Work instructions: Your task is to quote the listing below exactly, beginning with its first line and ending on the line bearing "strip[2][:len(band)][band] = highlightSlot".

— start of Data rows —

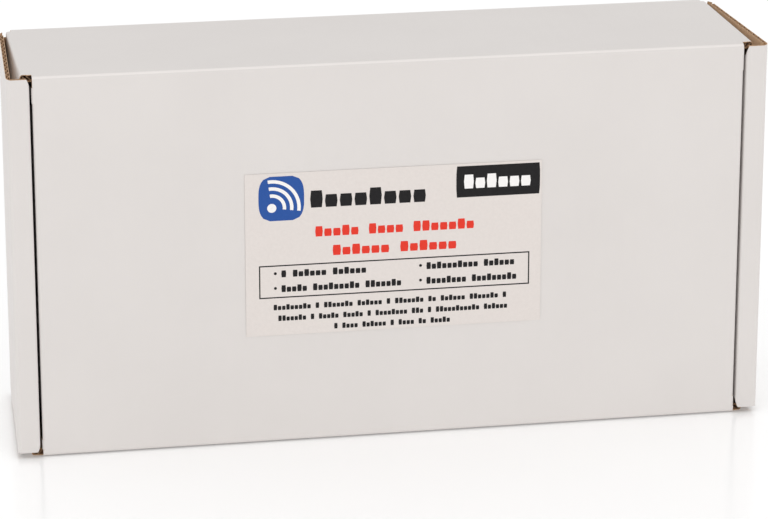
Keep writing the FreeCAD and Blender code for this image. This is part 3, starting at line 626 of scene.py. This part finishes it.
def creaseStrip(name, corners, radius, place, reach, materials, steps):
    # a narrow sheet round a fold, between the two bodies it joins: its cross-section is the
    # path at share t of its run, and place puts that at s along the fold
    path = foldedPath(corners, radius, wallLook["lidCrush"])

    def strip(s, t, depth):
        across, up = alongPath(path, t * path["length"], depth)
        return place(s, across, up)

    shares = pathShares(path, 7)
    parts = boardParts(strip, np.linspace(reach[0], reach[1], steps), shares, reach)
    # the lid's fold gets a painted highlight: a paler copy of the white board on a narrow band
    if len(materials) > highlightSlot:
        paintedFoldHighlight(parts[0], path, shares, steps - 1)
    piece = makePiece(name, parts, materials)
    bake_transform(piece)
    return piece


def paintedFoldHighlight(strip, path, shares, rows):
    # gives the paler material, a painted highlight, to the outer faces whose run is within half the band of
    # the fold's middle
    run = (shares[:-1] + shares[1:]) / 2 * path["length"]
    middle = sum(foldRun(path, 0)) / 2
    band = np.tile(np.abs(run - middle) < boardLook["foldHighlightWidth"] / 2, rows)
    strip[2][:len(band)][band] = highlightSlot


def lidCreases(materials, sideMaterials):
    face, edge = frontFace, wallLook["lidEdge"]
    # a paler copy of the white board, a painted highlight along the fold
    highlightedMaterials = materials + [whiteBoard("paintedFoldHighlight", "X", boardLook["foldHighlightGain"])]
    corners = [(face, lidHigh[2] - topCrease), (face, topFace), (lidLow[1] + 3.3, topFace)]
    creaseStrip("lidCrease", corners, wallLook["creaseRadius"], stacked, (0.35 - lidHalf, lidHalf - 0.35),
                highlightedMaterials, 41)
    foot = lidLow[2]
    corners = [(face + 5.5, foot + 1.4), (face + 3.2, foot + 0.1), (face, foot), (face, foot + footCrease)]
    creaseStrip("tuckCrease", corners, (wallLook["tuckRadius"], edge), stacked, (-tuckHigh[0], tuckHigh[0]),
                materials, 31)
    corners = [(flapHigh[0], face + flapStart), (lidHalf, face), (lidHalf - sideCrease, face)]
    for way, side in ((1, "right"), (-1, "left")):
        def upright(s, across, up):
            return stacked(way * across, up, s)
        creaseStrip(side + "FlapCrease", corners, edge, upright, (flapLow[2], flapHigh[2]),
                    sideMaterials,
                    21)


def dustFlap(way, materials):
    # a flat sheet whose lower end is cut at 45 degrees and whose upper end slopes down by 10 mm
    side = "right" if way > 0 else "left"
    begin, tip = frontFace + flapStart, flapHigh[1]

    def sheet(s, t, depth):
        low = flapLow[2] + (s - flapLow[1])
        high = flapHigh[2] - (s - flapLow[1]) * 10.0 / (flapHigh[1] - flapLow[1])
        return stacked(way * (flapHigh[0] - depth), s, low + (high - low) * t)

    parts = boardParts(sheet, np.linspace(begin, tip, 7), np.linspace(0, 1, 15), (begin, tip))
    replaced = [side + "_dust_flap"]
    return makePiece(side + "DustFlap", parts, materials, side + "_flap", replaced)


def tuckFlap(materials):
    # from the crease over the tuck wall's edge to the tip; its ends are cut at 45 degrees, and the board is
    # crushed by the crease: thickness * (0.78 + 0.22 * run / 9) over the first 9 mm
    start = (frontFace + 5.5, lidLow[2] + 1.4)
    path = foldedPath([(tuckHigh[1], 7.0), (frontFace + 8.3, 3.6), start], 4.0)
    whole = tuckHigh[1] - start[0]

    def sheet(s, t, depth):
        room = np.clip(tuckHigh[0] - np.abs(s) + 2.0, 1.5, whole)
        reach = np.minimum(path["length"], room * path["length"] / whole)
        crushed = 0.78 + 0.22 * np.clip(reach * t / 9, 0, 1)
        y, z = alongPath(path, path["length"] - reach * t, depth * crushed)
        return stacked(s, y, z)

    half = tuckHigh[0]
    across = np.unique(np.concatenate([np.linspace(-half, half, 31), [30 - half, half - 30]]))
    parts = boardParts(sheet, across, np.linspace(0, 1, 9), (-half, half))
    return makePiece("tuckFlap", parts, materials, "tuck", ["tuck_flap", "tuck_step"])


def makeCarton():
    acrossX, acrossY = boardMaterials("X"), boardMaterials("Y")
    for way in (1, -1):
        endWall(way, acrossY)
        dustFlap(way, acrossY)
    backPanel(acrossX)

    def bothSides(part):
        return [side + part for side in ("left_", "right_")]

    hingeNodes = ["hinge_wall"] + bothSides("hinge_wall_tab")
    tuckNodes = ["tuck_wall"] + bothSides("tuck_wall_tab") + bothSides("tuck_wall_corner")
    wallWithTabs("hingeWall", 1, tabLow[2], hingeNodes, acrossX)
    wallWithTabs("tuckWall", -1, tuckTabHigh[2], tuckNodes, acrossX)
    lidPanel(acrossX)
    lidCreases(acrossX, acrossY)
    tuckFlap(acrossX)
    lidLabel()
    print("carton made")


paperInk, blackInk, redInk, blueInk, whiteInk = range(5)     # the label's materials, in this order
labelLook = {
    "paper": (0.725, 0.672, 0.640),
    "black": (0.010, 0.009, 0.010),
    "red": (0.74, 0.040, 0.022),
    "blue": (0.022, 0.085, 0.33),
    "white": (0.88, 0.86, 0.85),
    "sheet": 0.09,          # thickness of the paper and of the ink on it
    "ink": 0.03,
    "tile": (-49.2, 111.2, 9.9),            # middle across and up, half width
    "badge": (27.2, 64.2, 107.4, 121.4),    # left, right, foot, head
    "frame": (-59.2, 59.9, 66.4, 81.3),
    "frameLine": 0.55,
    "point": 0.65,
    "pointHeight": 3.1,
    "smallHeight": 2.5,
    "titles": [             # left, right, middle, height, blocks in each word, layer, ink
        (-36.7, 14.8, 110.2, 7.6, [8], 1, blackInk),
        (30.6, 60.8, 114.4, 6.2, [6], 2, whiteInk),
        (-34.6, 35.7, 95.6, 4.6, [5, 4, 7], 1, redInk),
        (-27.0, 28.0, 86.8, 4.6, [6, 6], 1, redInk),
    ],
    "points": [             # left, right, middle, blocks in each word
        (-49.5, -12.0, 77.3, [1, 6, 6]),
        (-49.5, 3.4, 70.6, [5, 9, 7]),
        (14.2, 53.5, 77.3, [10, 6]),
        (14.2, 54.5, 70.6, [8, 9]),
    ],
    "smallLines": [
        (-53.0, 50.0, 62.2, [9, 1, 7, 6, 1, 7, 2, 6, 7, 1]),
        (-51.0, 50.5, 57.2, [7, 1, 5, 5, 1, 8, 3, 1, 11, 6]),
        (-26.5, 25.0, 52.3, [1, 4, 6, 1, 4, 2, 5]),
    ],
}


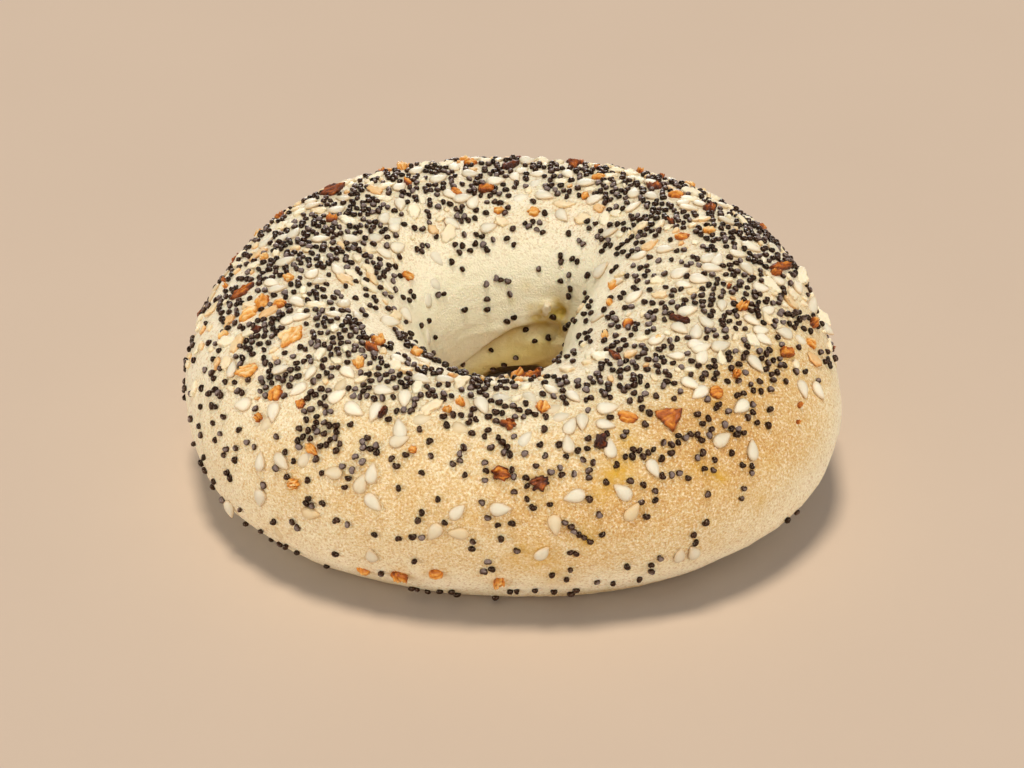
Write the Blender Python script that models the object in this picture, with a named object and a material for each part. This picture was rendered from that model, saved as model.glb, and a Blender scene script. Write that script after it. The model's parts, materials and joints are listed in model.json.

— end of Data rows —

Answer to the task:
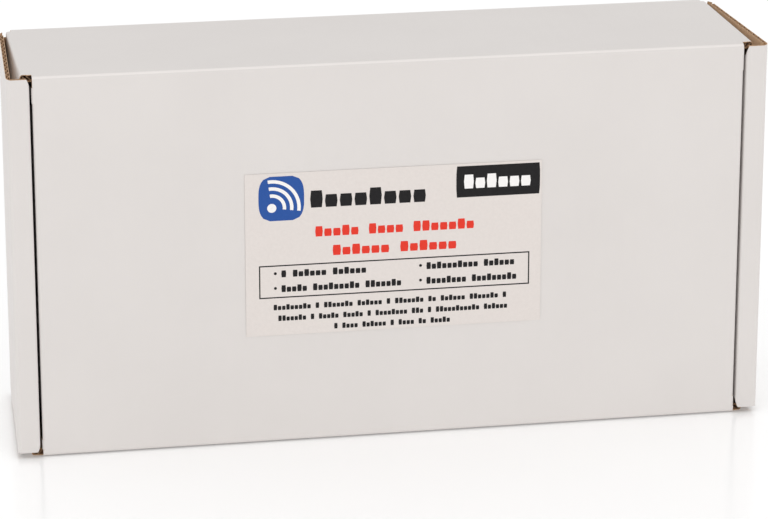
Keep writing the FreeCAD and Blender code for this image. This is part 3, starting at line 626 of scene.py. This part finishes it.
def creaseStrip(name, corners, radius, place, reach, materials, steps):
    # a narrow sheet round a fold, between the two bodies it joins: its cross-section is the
    # path at share t of its run, and place puts that at s along the fold
    path = foldedPath(corners, radius, wallLook["lidCrush"])

    def strip(s, t, depth):
        across, up = alongPath(path, t * path["length"], depth)
        return place(s, across, up)

    shares = pathShares(path, 7)
    parts = boardParts(strip, np.linspace(reach[0], reach[1], steps), shares, reach)
    # the lid's fold gets a painted highlight: a paler copy of the white board on a narrow band
    if len(materials) > highlightSlot:
        paintedFoldHighlight(parts[0], path, shares, steps - 1)
    piece = makePiece(name, parts, materials)
    bake_transform(piece)
    return piece


def paintedFoldHighlight(strip, path, shares, rows):
    # gives the paler material, a painted highlight, to the outer faces whose run is within half the band of
    # the fold's middle
    run = (shares[:-1] + shares[1:]) / 2 * path["length"]
    middle = sum(foldRun(path, 0)) / 2
    band = np.tile(np.abs(run - middle) < boardLook["foldHighlightWidth"] / 2, rows)
    strip[2][:len(band)][band] = highlightSlot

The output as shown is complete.